Dataset content =
************

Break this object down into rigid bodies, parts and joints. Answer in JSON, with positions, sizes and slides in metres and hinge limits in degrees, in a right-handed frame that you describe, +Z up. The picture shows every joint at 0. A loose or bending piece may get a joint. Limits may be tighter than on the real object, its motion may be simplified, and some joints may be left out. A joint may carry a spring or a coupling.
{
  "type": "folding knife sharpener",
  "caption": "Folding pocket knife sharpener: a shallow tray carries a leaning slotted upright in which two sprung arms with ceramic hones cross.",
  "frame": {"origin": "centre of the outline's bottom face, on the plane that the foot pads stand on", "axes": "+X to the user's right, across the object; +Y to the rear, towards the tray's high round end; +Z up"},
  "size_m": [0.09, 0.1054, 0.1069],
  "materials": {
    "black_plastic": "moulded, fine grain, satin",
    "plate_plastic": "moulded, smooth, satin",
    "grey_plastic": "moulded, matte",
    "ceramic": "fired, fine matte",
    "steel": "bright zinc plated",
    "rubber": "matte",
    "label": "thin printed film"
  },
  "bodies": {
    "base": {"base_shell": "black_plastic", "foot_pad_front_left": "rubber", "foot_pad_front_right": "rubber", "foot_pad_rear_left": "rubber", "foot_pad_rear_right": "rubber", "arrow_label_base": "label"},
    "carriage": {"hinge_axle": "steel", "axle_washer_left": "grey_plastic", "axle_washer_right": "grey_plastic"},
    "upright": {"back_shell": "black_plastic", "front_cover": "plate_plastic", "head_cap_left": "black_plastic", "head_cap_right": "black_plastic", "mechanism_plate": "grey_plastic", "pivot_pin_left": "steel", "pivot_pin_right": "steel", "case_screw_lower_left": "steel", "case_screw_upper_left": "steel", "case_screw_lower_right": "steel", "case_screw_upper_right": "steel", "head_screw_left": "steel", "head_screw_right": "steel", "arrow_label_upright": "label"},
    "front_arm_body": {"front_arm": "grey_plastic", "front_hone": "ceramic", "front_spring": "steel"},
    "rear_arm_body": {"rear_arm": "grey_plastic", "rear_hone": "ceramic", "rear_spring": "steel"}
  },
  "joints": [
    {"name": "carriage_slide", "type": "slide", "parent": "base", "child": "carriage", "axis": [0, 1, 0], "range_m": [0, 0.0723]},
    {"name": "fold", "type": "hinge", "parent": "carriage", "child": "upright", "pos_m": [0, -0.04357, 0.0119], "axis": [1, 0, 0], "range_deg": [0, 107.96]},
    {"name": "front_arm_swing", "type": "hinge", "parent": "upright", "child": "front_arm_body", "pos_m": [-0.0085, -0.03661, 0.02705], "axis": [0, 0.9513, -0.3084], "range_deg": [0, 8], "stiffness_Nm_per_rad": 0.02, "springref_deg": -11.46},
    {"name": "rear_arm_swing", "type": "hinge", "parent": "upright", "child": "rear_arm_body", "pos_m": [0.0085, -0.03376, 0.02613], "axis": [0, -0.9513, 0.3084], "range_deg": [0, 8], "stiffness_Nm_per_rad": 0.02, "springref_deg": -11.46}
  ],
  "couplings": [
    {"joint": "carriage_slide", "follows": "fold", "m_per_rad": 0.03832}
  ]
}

************

What is being asked =
Transcribe all of the material exactly. Omit nothing.

Exercise answer =
Break this object down into rigid bodies, parts and joints. Answer in JSON, with positions, sizes and slides in metres and hinge limits in degrees, in a right-handed frame that you describe, +Z up. The picture shows every joint at 0. A loose or bending piece may get a joint. Limits may be tighter than on the real object, its motion may be simplified, and some joints may be left out. A joint may carry a spring or a coupling.
{
  "type": "folding knife sharpener",
  "caption": "Folding pocket knife sharpener: a shallow tray carries a leaning slotted upright in which two sprung arms with ceramic hones cross.",
  "frame": {"origin": "centre of the outline's bottom face, on the plane that the foot pads stand on", "axes": "+X to the user's right, across the object; +Y to the rear, towards the tray's high round end; +Z up"},
  "size_m": [0.09, 0.1054, 0.1069],
  "materials": {
    "black_plastic": "moulded, fine grain, satin",
    "plate_plastic": "moulded, smooth, satin",
    "grey_plastic": "moulded, matte",
    "ceramic": "fired, fine matte",
    "steel": "bright zinc plated",
    "rubber": "matte",
    "label": "thin printed film"
  },
  "bodies": {
    "base": {"base_shell": "black_plastic", "foot_pad_front_left": "rubber", "foot_pad_front_right": "rubber", "foot_pad_rear_left": "rubber", "foot_pad_rear_right": "rubber", "arrow_label_base": "label"},
    "carriage": {"hinge_axle": "steel", "axle_washer_left": "grey_plastic", "axle_washer_right": "grey_plastic"},
    "upright": {"back_shell": "black_plastic", "front_cover": "plate_plastic", "head_cap_left": "black_plastic", "head_cap_right": "black_plastic", "mechanism_plate": "grey_plastic", "pivot_pin_left": "steel", "pivot_pin_right": "steel", "case_screw_lower_left": "steel", "case_screw_upper_left": "steel", "case_screw_lower_right": "steel", "case_screw_upper_right": "steel", "head_screw_left": "steel", "head_screw_right": "steel", "arrow_label_upright": "label"},
    "front_arm_body": {"front_arm": "grey_plastic", "front_hone": "ceramic", "front_spring": "steel"},
    "rear_arm_body": {"rear_arm": "grey_plastic", "rear_hone": "ceramic", "rear_spring": "steel"}
  },
  "joints": [
    {"name": "carriage_slide", "type": "slide", "parent": "base", "child": "carriage", "axis": [0, 1, 0], "range_m": [0, 0.0723]},
    {"name": "fold", "type": "hinge", "parent": "carriage", "child": "upright", "pos_m": [0, -0.04357, 0.0119], "axis": [1, 0, 0], "range_deg": [0, 107.96]},
    {"name": "front_arm_swing", "type": "hinge", "parent": "upright", "child": "front_arm_body", "pos_m": [-0.0085, -0.03661, 0.02705], "axis": [0, 0.9513, -0.3084], "range_deg": [0, 8], "stiffness_Nm_per_rad": 0.02, "springref_deg": -11.46},
    {"name": "rear_arm_swing", "type": "hinge", "parent": "upright", "child": "rear_arm_body", "pos_m": [0.0085, -0.03376, 0.02613], "axis": [0, -0.9513, 0.3084], "range_deg": [0, 8], "stiffness_Nm_per_rad": 0.02, "springref_deg": -11.46}
  ],
  "couplings": [
    {"joint": "carriage_slide", "follows": "fold", "m_per_rad": 0.03832}
  ]
}